Our good friends at Bellcore used an unfortunate choice of terminology, alas.  It is technically true, if you squint, in that the frames that would have been interleaved in a channelized pipe are serialized (one after the other) in the OCxC pipe, and so are concatenated in that sense, but this creates an obviously misleading impression.
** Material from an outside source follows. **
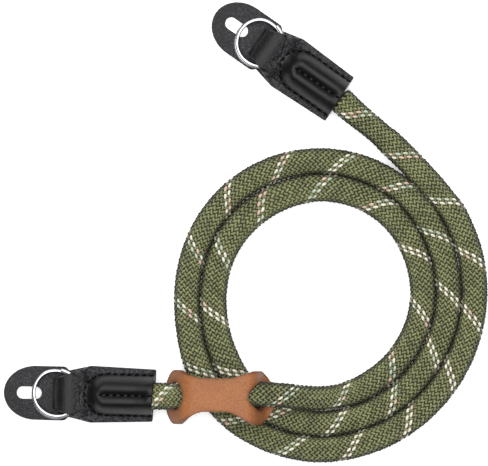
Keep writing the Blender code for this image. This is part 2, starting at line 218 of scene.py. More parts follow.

I can add a parenthetical insertion that disambiguates it, but given that the spec is in the final throes of last call, ready for RFC and the standards track, I'm loathe to start changing terminology at this late date.

--Dave

On Oct 2, 2009, at 1:35 PM, Linda Dunbar wrote:

Dave,
 
Thank you very much for the detailed description. It really helped me to understand the specification much better.
 
As for “Concatenated Path”, you are right that the Oxford Dictionary defines “concatenation” as “series of linked things or events”. The only problem is that huge deployed bases of Optical interfaces (OC192, OC48, etc) conform to GR253’s definition of concatenation which is to form a fatter pipe (like STS-3c, STS-48c, STS192c). Those optical interfaces (OC192, OC48, OC12) are present on all deployed routers/switches and transport equipment.
 
PW uses “stitch” to refer combining multiple segments. Can BFD use “stitch” too?  If you still think that “Concatenated Path” is a better way, then you should add a “Definition Section” in the document to explain it clearly. I am sure that I am not the only one being confused by this.